Dans cette optique, l’éducation québécoise s’avère donc, en somme, une usine à travailleur.se.s et à consommateurices. Par opposition, nous observons que les pays scandinaves offrent à leurs citoyen.ne.s un cadre de vie beaucoup plus axé sur l’éducation elle-même que sur le travail et le profit auxquels elle peut mener. Pensons aux mesures des gouvernements qui versent des sommes aux étudiant.e.s, spécifiquement pour qu’iels mènent leurs études à bien. La trajectoire école, travail, maison, famille, retraite est une possibilité, mais les esprits sont invités à rester ouverts sur d’autres avenues. On laisse donc à la population l’espace mental suffisant aux réflexions sociales approfondies, notamment sur le genre – ce qui n’est pas le cas au Québec.

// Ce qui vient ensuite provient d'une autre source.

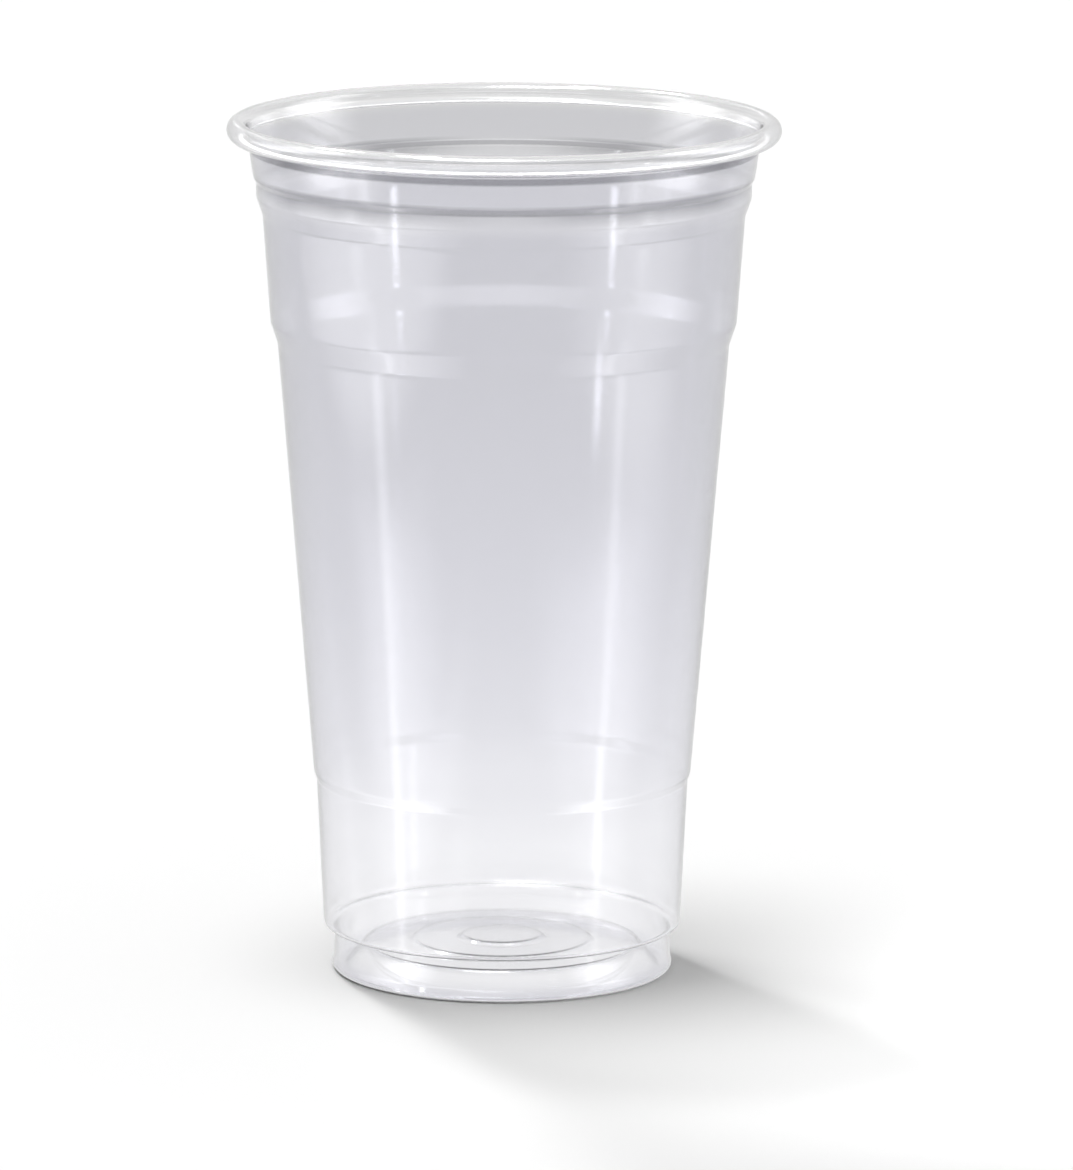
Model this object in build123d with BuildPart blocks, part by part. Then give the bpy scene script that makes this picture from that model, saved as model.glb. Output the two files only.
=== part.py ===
"""Clear disposable cold cup, formed from one plastic sheet with a rolled rim.

The frame stands the cup on the XY plane with its axis on Z. Lengths are in millimetres.
"""

import os
from math import cos, radians, sin, tan

from build123d import *

# Overall size and sheet
cup_height = 150.0
rim_diameter = 96.0
heel_diameter = 62.5
wall = 0.35

# Rolled rim
rim_tube = 3.7
curl_angle = 300.0

# Heights measured down from the top of the rim
shoulder_drop = 9.8
collar_drop = 13.4
ledge_drop = 35.3

# Steps that bring the wall inwards below the rim, and the height that each slope takes
shoulder_step = 0.5
shoulder_slope = 0.9
collar_step = 1.1
collar_slope = 3.2
ledge_step = 1.25
ledge_slope = 3.8

# Drafts of the wall from the vertical, in degrees
neck_draft = 8.5
collar_draft = 1.0
band_draft = 4.1
heel_draft = 2.7
foot_draft = 1.5

# Step between the cone and the heel, measured up from the table
heel_height = 33.8
heel_step = 0.5
heel_slope = 1.4

# Stacking ledge and foot
base_ledge_height = 7.9
base_ledge = 1.9
lip_height = 2.2
lip_flare = 0.55
foot_width = 2.4
foot_slope = 3.6

# Raised floor with concentric steps
floor_height = 4.3
floor_rings = 2
ring_pitch = 8.5
ring_rise = 0.5
ring_slope = 0.9

# Bend radii at the middle of the sheet
soft_bend = 2.0
shoulder_bend = 0.8
wall_bend = 1.5
base_bend = 0.7
foot_bend = 0.8
floor_bend = 1.0

# The outline follows the middle of the sheet, half a wall inside each outer size
half_wall = wall / 2

# Rim tube: the neck runs up into it along a tangent
tube_radius = rim_tube / 2 - half_wall
tube_centre_r = rim_diameter / 2 - rim_tube / 2
tube_centre_z = cup_height - rim_tube / 2
curl_start = 180 - neck_draft
neck_top_r = tube_centre_r - tube_radius * cos(radians(neck_draft))
neck_top_z = tube_centre_z + tube_radius * sin(radians(neck_draft))

# Upper wall, from the rim down to the foot of the ledge
shoulder_z = cup_height - shoulder_drop
collar_top_z = shoulder_z - shoulder_slope
collar_z = cup_height - collar_drop
band_top_z = collar_z - collar_slope
ledge_z = cup_height - ledge_drop
cone_top_z = ledge_z - ledge_slope
shoulder_r = neck_top_r - (neck_top_z - shoulder_z) * tan(radians(neck_draft))
collar_top_r = shoulder_r - shoulder_step
collar_r = collar_top_r - (collar_top_z - collar_z) * tan(radians(collar_draft))
band_top_r = collar_r - collar_step
ledge_r = band_top_r - (band_top_z - ledge_z) * tan(radians(band_draft))
cone_top_r = ledge_r - ledge_step

# Heel, stacking ledge and foot, from the table up
heel_r = heel_diameter / 2 - half_wall
foot_top_r = heel_r - base_ledge
lip_r = foot_top_r + (base_ledge_height - lip_height) * tan(radians(foot_draft))
foot_r = lip_r + lip_flare
heel_top_r = heel_r + (heel_height - base_ledge_height) * tan(radians(heel_draft))
cone_r = heel_top_r + heel_step
cone_z = heel_height + heel_slope

# Floor, one step lower at each ring on the way out
floor_z = floor_height + half_wall
floor_r = foot_r - foot_width - foot_slope
ring_radii = [floor_r - ring_pitch * ring for ring in range(floor_rings, 0, -1)]

# Outline from the middle of the floor to the rim: radius, height and bend of each corner
outline = [(0, floor_z + floor_rings * ring_rise, 0)]
for ring, ring_r in zip(range(floor_rings, 0, -1), ring_radii):
    outline.append((ring_r, floor_z + ring * ring_rise, floor_bend))
    outline.append((ring_r + ring_slope, floor_z + (ring - 1) * ring_rise, floor_bend))
outline += [
    (floor_r, floor_z, floor_bend),
    (foot_r - foot_width, half_wall, foot_bend),
    (foot_r, half_wall, foot_bend),
    (lip_r, lip_height, soft_bend),
    (foot_top_r, base_ledge_height, base_bend),
    (heel_r, base_ledge_height, base_bend),
    (heel_top_r, heel_height, wall_bend),
    (cone_r, cone_z, wall_bend),
    (cone_top_r, cone_top_z, wall_bend),
    (ledge_r, ledge_z, wall_bend),
    (band_top_r, band_top_z, soft_bend),
    (collar_r, collar_z, soft_bend),
    (collar_top_r, collar_top_z, shoulder_bend),
    (shoulder_r, shoulder_z, shoulder_bend),
    (neck_top_r, neck_top_z, 0),
]
corner_points = [(radius, height) for radius, height, bend in outline]
corner_bends = [bend for radius, height, bend in outline[1:-1]]

with BuildPart() as cup:
    with BuildSketch(Plane.XZ) as section:
        with BuildLine() as sheet:
            FilletPolyline(*corner_points, radius=corner_bends)
            CenterArc((tube_centre_r, tube_centre_z), tube_radius, curl_start, -curl_angle)
            offset(amount=half_wall)
        make_face()
        # The strip's round end crosses the axis, where it is trimmed
        Rectangle(rim_diameter, cup_height, align=(Align.MIN, Align.MIN), mode=Mode.INTERSECT)
    revolve(axis=Axis.Z)

cup.part.label = "cup"

os.makedirs("parts", exist_ok=True)
export_step(cup.part, "parts/cup.step")
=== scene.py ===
"""Looks of the clear disposable cup: a fine turned sheet in clear plastic, on a pale studio floor.

Places are in metres, in the cup's own frame. Sizes of the sheet are written in millimetres.
"""

from math import cos, degrees, pi, radians, sin, tan

import bpy
from mathutils import Matrix, Vector


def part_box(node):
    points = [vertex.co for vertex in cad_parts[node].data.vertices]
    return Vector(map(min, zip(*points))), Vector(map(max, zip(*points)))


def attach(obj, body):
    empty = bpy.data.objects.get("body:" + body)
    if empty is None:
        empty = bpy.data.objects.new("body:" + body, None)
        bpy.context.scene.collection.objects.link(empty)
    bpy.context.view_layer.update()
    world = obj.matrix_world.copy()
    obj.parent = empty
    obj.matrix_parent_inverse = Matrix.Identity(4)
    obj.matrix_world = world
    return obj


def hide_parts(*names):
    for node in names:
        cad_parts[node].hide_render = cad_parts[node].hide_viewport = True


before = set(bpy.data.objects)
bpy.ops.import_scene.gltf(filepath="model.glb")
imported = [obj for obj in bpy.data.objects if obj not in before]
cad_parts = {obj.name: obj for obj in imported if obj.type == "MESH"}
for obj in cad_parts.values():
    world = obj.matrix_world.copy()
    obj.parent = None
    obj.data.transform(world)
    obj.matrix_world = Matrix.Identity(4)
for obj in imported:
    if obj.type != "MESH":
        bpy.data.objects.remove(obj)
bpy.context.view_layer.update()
cup_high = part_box("cup")[1]

MM = 0.001


def linear(hex_colour):
    """Turns an sRGB hex colour into Blender's linear RGBA."""
    channels = [int(hex_colour[i:i + 2], 16) / 255 for i in (1, 3, 5)]
    return [c / 12.92 if c <= 0.04045 else ((c + 0.055) / 1.055) ** 2.4 for c in channels] + [1]


def add(tree, kind, inputs=None, **settings):
    """Adds a node to a tree, with its settings and with values or links on its inputs."""
    made = tree.nodes.new(kind)
    for name, value in settings.items():
        setattr(made, name, value)
    for key, value in (inputs or {}).items():
        if isinstance(value, bpy.types.NodeSocket):
            tree.links.new(value, made.inputs[key])
        else:
            made.inputs[key].default_value = value
    return made


# Sheet and rolled rim, in millimetres
cup_height = cup_high[2] / MM
rim_diameter = 2 * cup_high[0] / MM
heel_diameter = 62.5
wall = 0.35
rim_tube = 3.7
curl_angle = 300.0

# Heights measured down from the top of the rim
shoulder_drop = 9.8
collar_drop = 13.4
ledge_drop = 35.3

# Steps that bring the wall inwards below the rim, and the height that each slope takes
shoulder_step = 0.5
shoulder_slope = 0.9
collar_step = 1.1
collar_slope = 3.2
ledge_step = 1.25
ledge_slope = 3.8

# Drafts of the wall from the vertical, in degrees
neck_draft = 8.5
collar_draft = 1.0
band_draft = 4.1
heel_draft = 2.7
foot_draft = 1.5

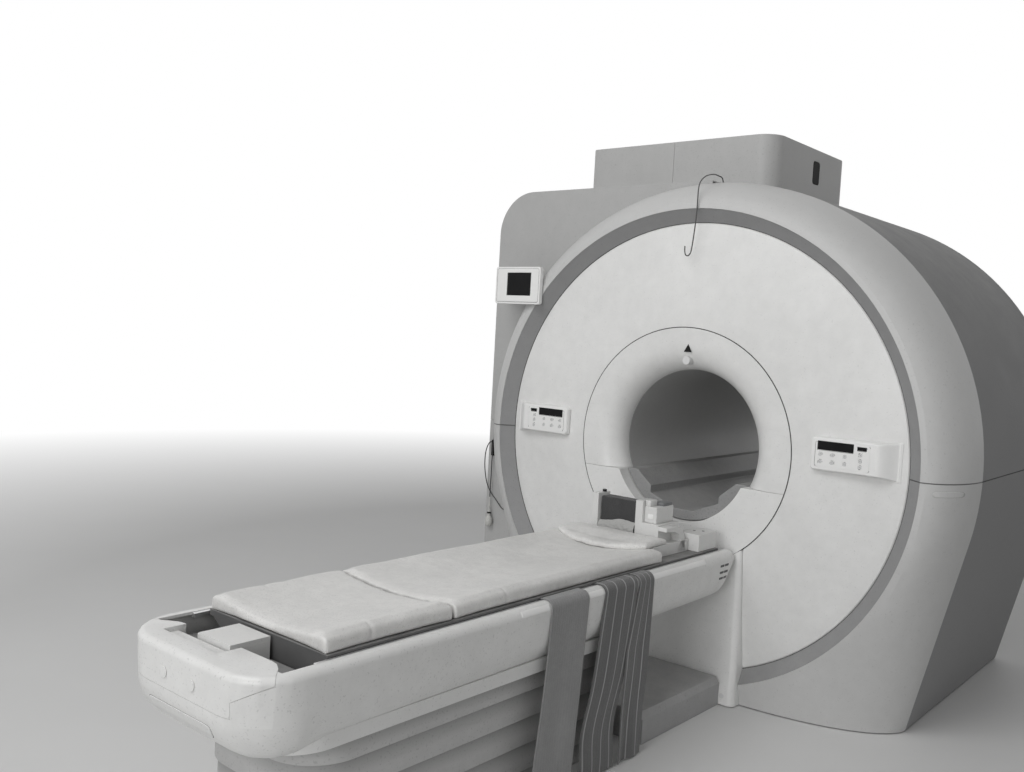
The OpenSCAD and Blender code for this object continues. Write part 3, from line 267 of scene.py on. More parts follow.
class EffectKit:
    """The shader node groups that several finishes share."""

    def __init__(self) -> None:
        """Builds every group once."""
        self.grain = self._group("surface_grain", ("Scale", "Coarse Scale"), ("Height",), self._grain)
        self.mottle = self._group("soft_mottle", ("Scale", "Fine Scale"), ("Mask",), self._mottle)
        self.specks = self._group("fine_specks", ("Scale", "Share"), ("Mask",), self._specks)
        self.dust = self._group("settled_dust", ("Scale", "Amount"), ("Mask",), self._dust)
        self.scuffs = self._group("light_scuffs", ("Scale", "Amount"), ("Mask",), self._scuffs)
        self.webbing = self._group("woven_web", ("Warp", "Weft"), ("Height", "Mask"), self._webbing)

    @staticmethod
    def _group(name: str, inputs: Sequence[str], outputs: Sequence[str], fill: Callable) -> bpy.types.NodeTree:
        """Makes a node group.

        Args:
            name: Name of the group.
            inputs: Names of its number inputs, after the vector.
            outputs: Names of its outputs.
            fill: Adds the nodes between them.

        Returns:
            The group.
        """
        tree = bpy.data.node_groups.new(name, "ShaderNodeTree")
        tree.interface.new_socket("Vector", in_out="INPUT", socket_type="NodeSocketVector")
        for item in inputs:
            tree.interface.new_socket(item, in_out="INPUT", socket_type="NodeSocketFloat")
        for item in outputs:
            tree.interface.new_socket(item, in_out="OUTPUT", socket_type="NodeSocketFloat")
        wires = Wiring(tree)
        fill(wires, wires.node("NodeGroupInput").outputs, wires.node("NodeGroupOutput").inputs)
        return tree

    @staticmethod
    def _grain(wires: Wiring, given: object, wanted: object) -> None:
        """The fine texture of a mould, over a slow waviness.

        Args:
            wires: Adds the nodes to the tree.
            given: The inputs of the group.
            wanted: The outputs of the group.
        """
        fine = wires.noise(given["Vector"], given["Scale"], 2.0)
        slow = wires.noise(given["Vector"], given["Coarse Scale"], 1.0)
        both = wires.math("ADD", wires.math("MULTIPLY", fine, 0.6), wires.math("MULTIPLY", slow, 0.4))
        wires.join(both, wanted["Height"])

    @staticmethod
    def _mottle(wires: Wiring, given: object, wanted: object) -> None:
        """Uneven patches, as on an aged cover.

        Args:
            wires: Adds the nodes to the tree.
            given: The inputs of the group.
            wanted: The outputs of the group.
        """
        broad = wires.noise(given["Vector"], given["Scale"], 4.0, 0.6)
        fine = wires.noise(given["Vector"], given["Fine Scale"], 5.0, 0.7)
        both = wires.math("ADD", wires.math("MULTIPLY", broad, 0.55), wires.math("MULTIPLY", fine, 0.45))
        wires.join(wires.spread(both, 0.36, 0.64), wanted["Mask"])

    @staticmethod
    def _specks(wires: Wiring, given: object, wanted: object) -> None:
        """Small marks, thicker in some places.

        Args:
            wires: Adds the nodes to the tree.
            given: The inputs of the group.
            wanted: The outputs of the group.
        """
        fine = wires.noise(given["Vector"], given["Scale"], 2.0, 0.4)
        where = wires.noise(given["Vector"], 2.3, 3.0)
        limit = wires.math("SUBTRACT", 0.74, wires.math("MULTIPLY", where, given["Share"]))
        wires.join(wires.spread(fine, limit, wires.math("ADD", limit, 0.05)), wanted["Mask"])

    @staticmethod
    def _dust(wires: Wiring, given: object, wanted: object) -> None:
        """Dust on what faces upwards.

        Args:
            wires: Adds the nodes to the tree.
            given: The inputs of the group.
            wanted: The outputs of the group.
        """
        normal = wires.node("ShaderNodeNewGeometry").outputs["Normal"]
        up = wires.spread(wires.part(normal, "Z"), 0.35, 1.0)
        cloud = wires.spread(wires.noise(given["Vector"], given["Scale"], 5.0, 0.65), 0.35, 0.7)
        wires.join(wires.math("MULTIPLY", wires.math("MULTIPLY", up, cloud), given["Amount"]), wanted["Mask"])

    @staticmethod
    def _scuffs(wires: Wiring, given: object, wanted: object) -> None:
        """Short rub marks in two directions.

        Args:
            wires: Adds the nodes to the tree.
            given: The inputs of the group.
            wanted: The outputs of the group.
        """
        marks = []
        for turn, stretch in ((0.35, (1.0, 14.0, 9.0)), (2.1, (12.0, 1.0, 7.0))):
            mapping = wires.node("ShaderNodeMapping")
            wires.join(given["Vector"], mapping.inputs["Vector"])
            mapping.inputs["Rotation"].default_value = (turn, 0.4, turn * 0.5)
            mapping.inputs["Scale"].default_value = stretch
            marks.append(wires.spread(wires.noise(mapping.outputs[0], given["Scale"], 2.0), 0.66, 0.72))
        wires.join(wires.math("MULTIPLY", wires.math("MAXIMUM", *marks), given["Amount"]), wanted["Mask"])

    @staticmethod
    def _webbing(wires: Wiring, given: object, wanted: object) -> None:
        """Warp threads along V that pass over and under the weft.

        Args:
            wires: Adds the nodes to the tree.
            given: The inputs of the group.
            wanted: The outputs of the group.
        """
        warp = wires.math("SINE", wires.math("MULTIPLY", wires.part(given["Vector"], "X"), given["Warp"]))
        weft = wires.math("SINE", wires.math("MULTIPLY", wires.part(given["Vector"], "Y"), given["Weft"]))
        cross = wires.math("MULTIPLY", warp, weft)
        wires.join(wires.spread(cross, -1.0, 1.0), wanted["Height"])
        wires.join(wires.spread(warp, -0.6, 1.0), wanted["Mask"])


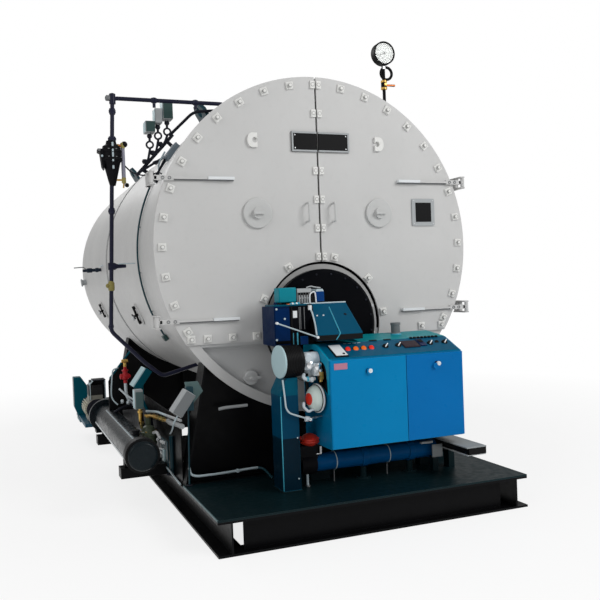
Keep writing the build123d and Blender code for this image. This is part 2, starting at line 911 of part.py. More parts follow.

De fait, si l’article de Mercier démontre que la réflexion est au moins amorcée au niveau académique (même si, à notre avis, elle ne l’est pas dans le bon sens), cette même réflexion reste cantonnée dans les sphères universitaires, d’une part, et manque cruellement de remise en question, d’une autre part. De manière générale, nous n’avons trouvé aucune étude traitant de l’emprise du système économique sur l’éducation québécoise et l’influence possible de ce lien sur le grand retard de la province en matière de déconstruction des codes sociaux conservateurs, comme les rôles genrés, dont les effets néfastes sont pourtant aveuglants d’évidence. La stagnation des mentalités et son lien avec l’inertie d’un système éducatif qui est moulé pour transformer les jeunes en rouages utilitaires de l’économie et non pas en citoyen.ne.s avisé.e.s nous paraît pourtant une question urgente à étudier.
[1] Nous nous pencherons pour ce faire sur deux articles, de Hélène Mercier (2011)et Gabrielle Richard (2018).